Faculty of Education

Citation
Description Targeted to practicing collective memory about the Romani genocide during the WWII, the Czech monuments in Hodonin at Kunshtat, Mirovici, the memorial in Lety, the exhibition in the Museum of Romani culture, Brno, provide particular range of messages to non-Roma audience as those who neglect the duty to remember. Emphasizing the symbols of the Romani sedentarization and adopting the clichés of empathetic history of Holocaust, these memorials miss the potentials of historicizing Porrajmos as the grounds for ensuring epistemic justice to the Romani people. The recent notorious stories about disrespectful attitude to these memorials from the side of local authorities whose behavior was publically compared with the socialist policy of collective amnesia have deepened the pattern of historicizing the Romani people as those who were the victims of two authoritative regimes, fascism and socialism. In line with Bhaskarian multilevel notion of negation, I deconstruct these messages as a real negation, tacit and unconscious, but powerfully determines the process of replacing visible white supremacy of outright Nazi racism by invisible whiteness of liberal racism which accompanies the Czech-Romani relationship since the interwar period until nowadays. In order to map the options for elaborating transformative and radical negations of whiteness as a key pillar of segregation against the Romani people, I trace the interconnection between two master narratives shaping the Czech concept of whiteness, the negation of germanness, and racial suspicion against the Romani as the treat to health of the nation.
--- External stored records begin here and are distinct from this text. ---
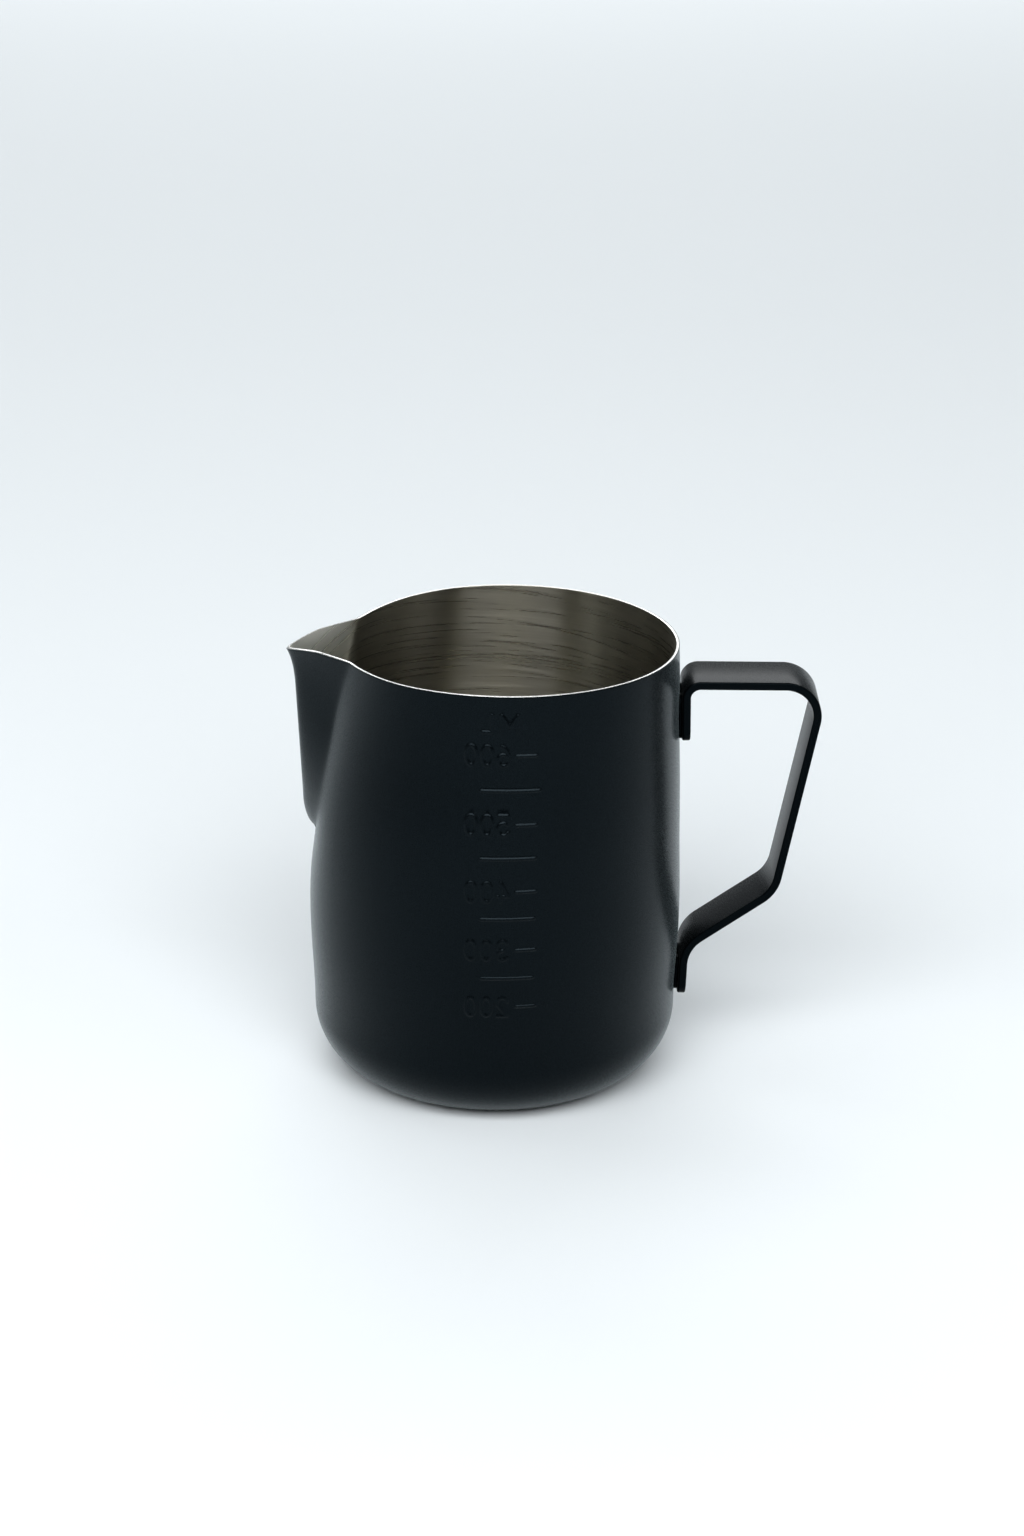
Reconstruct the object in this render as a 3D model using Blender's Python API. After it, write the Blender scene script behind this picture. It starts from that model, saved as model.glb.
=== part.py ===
"""Milk frothing pitcher: a deep-drawn steel vessel with a pressed V spout, a strap handle and spot welds.

Metres, +Z up. The origin is the centre of the flat base, on the surface that the pitcher stands on.
-X points along the spout and +X along the handle; the pitcher is symmetric about the XZ plane.
"""
import math

import bmesh
import bpy
import numpy as np
from mathutils import Vector

MM = 0.001

# Vessel: one sheet, drawn to a belly and a narrower neck
SHEET = 0.8 * MM
RIM_HEIGHT = 112.5 * MM
CORNER_HEIGHT = 16.4 * MM
CORNER_WIDTH = 16.4 * MM
SIDE_PROFILE = [  # (height, outer radius) from the top of the base corner to the rim
    (16.4 * MM, 45.6 * MM),
    (36.0 * MM, 46.4 * MM),
    (55.0 * MM, 46.3 * MM),
    (74.0 * MM, 45.2 * MM),
    (93.0 * MM, 43.2 * MM),
    (112.5 * MM, 41.9 * MM),
]
NECK_SHIFT = 3.0 * MM         # how far the neck's axis lies towards the handle at the rim
NECK_SHIFT_START = 56.0 * MM  # height where that shift begins
RIM_FALL_HANDLE = 0.5 * MM    # fall of the rim from its middle to the handle side
RIM_FALL_SPOUT = 0.9 * MM     # and to the spout's crease
RIM_FALL_REACH = 34.0 * MM    # distance of that crease from the base's axis

# Spout: a V pressed out of the upper wall
SPOUT_FOOT = 63.3 * MM        # height where the ridge leaves the wall
SPOUT_SHOULDER = 76.0 * MM    # above this the channel has its full width
SPOUT_HALF_WIDTH = 11.2 * MM
SPOUT_FLARE = 5.8 * MM        # extra half-width at the rim
SPOUT_FLARE_START = 94.0 * MM
RIDGE_LOW = 48.0 * MM         # ridge distance from the base's axis at the top of its lower round
RIDGE_LOW_HEIGHT = 72.0 * MM
RIDGE_SLOPE = 0.052
LIP_START = 99.0 * MM
LIP_LENGTH = 11.2 * MM
LIP_CURL = 1.9 * MM           # how far the tip curls outwards
LIP_DROP = 1.9 * MM           # how far the rim falls from the crease to the tip
LIP_DROP_START = 43.0 * MM
LIP_DROP_LENGTH = 8.8 * MM
NOSE = 1.4 * MM               # roundness of the ridge near the rim
NOSE_LOW = 3.2 * MM           # and near its foot
CREASE = 0.5 * MM             # softness of the crease between spout and wall
CREASE_FADE = 0.5             # the spout fades out within this share of its half-angle
FOOT_DIP = 0.95 * MM          # the wall is drawn in under the spout's foot
FOOT_DIP_HEIGHT = 9.0 * MM
FOOT_DIP_ANGLE = math.radians(16)
NECK_PULL = 0.45 * MM         # the neck is drawn in beside the crease
NECK_PULL_START = 88.0 * MM
NECK_PULL_ANGLE = math.radians(31)
NECK_PULL_SPREAD = math.radians(18)

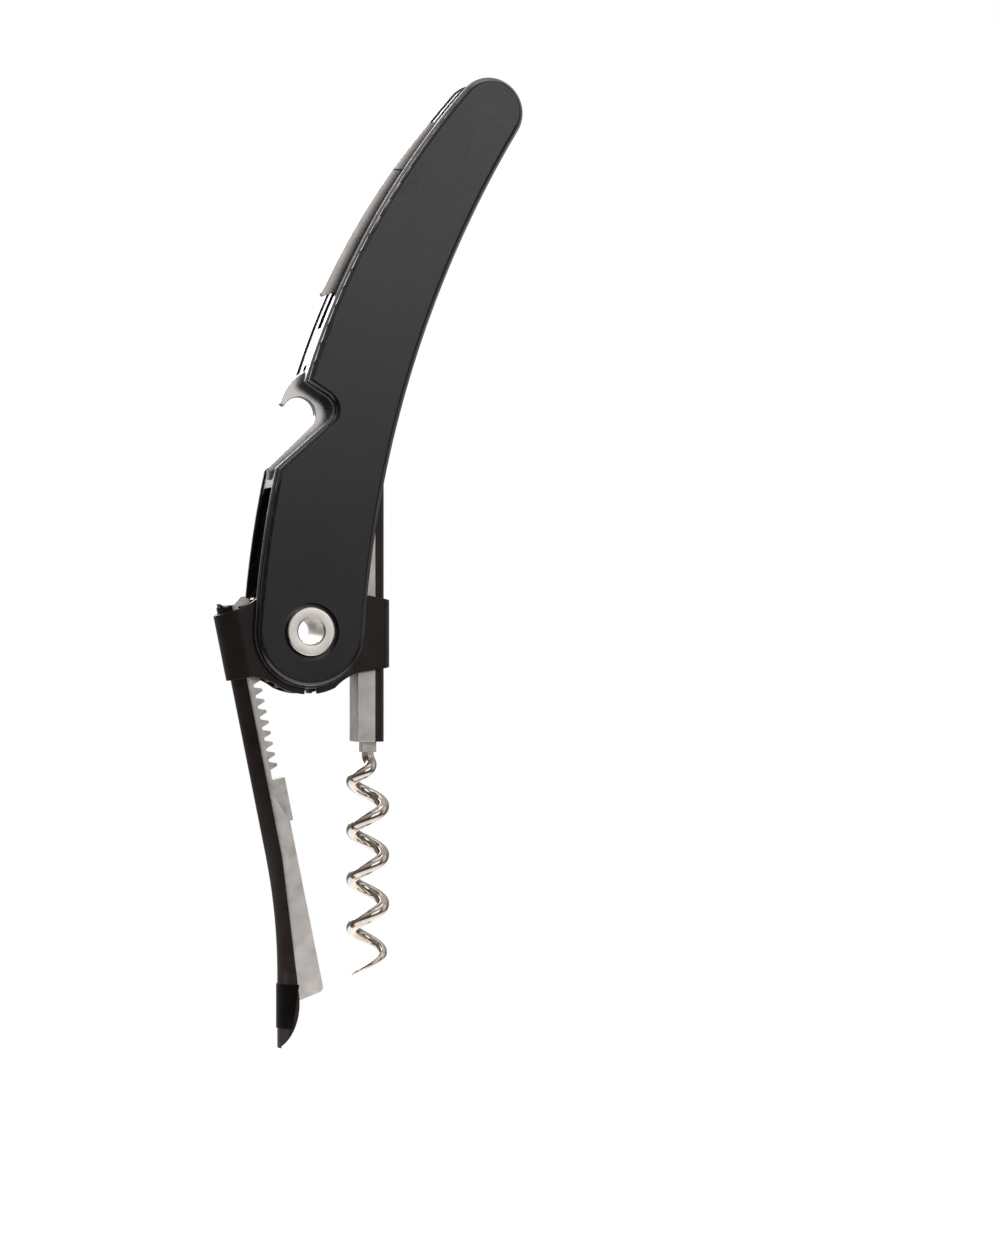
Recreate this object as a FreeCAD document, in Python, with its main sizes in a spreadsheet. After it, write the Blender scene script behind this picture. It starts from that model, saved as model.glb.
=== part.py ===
import FreeCAD, Part
import math
import os
import Sketcher

# A two-armed lever corkscrew. The origin is the pivot's axis at mid-thickness: +X points from the boot
# lever to the worm, +Y is the pivot's axis and +Z runs up the handle. Everything is in millimetres.
# Tilted pieces are drawn in the boot lever's own frame, with its z axis up the lever, and turned after.

Vector = FreeCAD.Vector
document = FreeCAD.newDocument("lever_corkscrew")
sheet = document.addObject("Spreadsheet::Sheet", "dims")
nodes = []

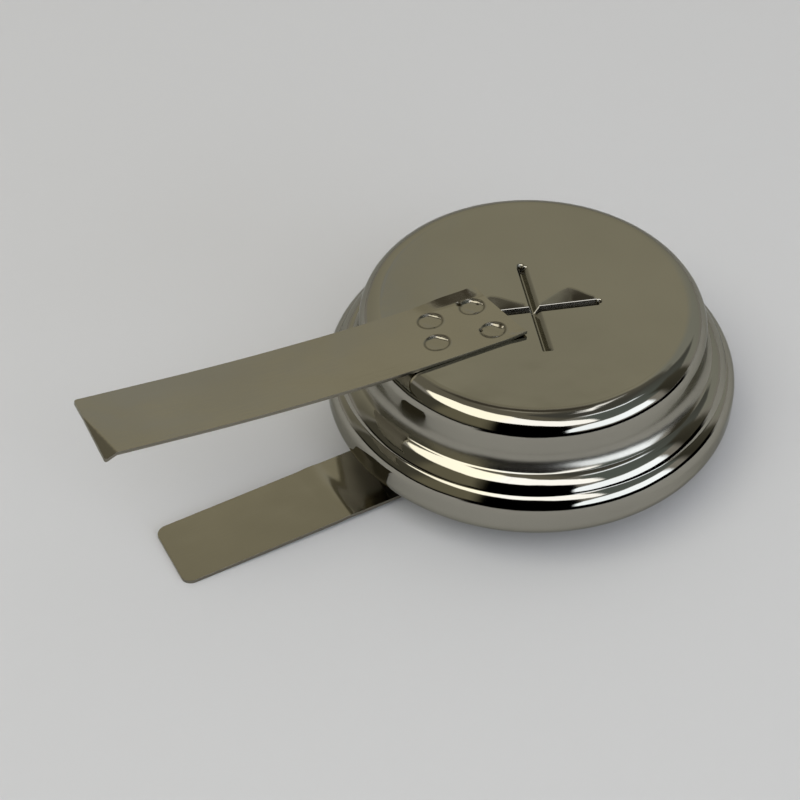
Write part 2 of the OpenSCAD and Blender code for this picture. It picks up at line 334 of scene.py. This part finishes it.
def within_grid(points):
    """Whether the middle of a triangle lies on the fine grid."""
    x, y = (sum(p[i] for p in points) / 3 - centre for i, centre in ((0, MARK_X), (1, MARK_Y)))
    return max(abs(x * MARK_COS + y * MARK_SIN), abs(y * MARK_COS - x * MARK_SIN)) < MARK_HALF


def fill_face(verts, faces, ring, loop):
    """Joins the fine grid's outer loop to the shoulder's first ring by a constrained triangulation."""
    mid = []
    for r in MID_RINGS:
        for i in range(MID_STEPS):
            a = 2 * math.pi * (i + 0.5) / MID_STEPS
            mid.append(len(verts))
            verts.append((r * math.cos(a), r * math.sin(a), FACE_Z))
    index = ring + loop + mid
    points = [Vector(verts[k][:2]) for k in index]
    nr, nl = len(ring), len(loop)
    edges = [(i, (i + 1) % nr) for i in range(nr)] + [(nr + i, nr + (i + 1) % nl) for i in range(nl)]
    result = geometry.delaunay_2d_cdt(points, edges, [], INNER_TRIANGLES, CDT_EPSILON)
    triangles, given = result[2], result[3]
    for triangle in triangles:
        ids = [given[v][0] for v in triangle]
        if all(nr <= k < nr + nl for k in ids) and within_grid([points[k] for k in ids]):
            continue
        a, b, c = (points[k] for k in ids)
        if (b - a).cross(c - a) < 0:
            ids.reverse()
        faces.append(tuple(index[k] for k in ids))


def make_can():
    verts, faces = [], []
    rings = lathe(can_section(), TURN, verts, faces, flip=True)
    wear_and_shade = {i: root_wear(math.hypot(v[0], v[1]), v[2]) for i, v in enumerate(verts)}
    faces.append(tuple(rings[-1] + i for i in range(TURN))[::-1])
    loop = add_mark_grid(verts, faces, wear_and_shade)
    fill_face(verts, faces, [rings[0] + i for i in range(TURN)], loop)
    return make_object("can_shell", verts, faces, wear_and_shade=wear_and_shade)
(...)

The long-term tradition of academic communities and public to legitimize the surveillance under the Romani people by opposing the Czech, humanistic, approach to German (either imperial or Nazi) inhuman arbitrariness is explored in terms of historical continuities between the interwar, the Protectorate, and socialist periods. This historical intervention introduces the new frames for the spaces of memory with particular focus on the reflections of diverse practices of surveillance under the Romani people as cross-cutting theme for disclosing whiteness.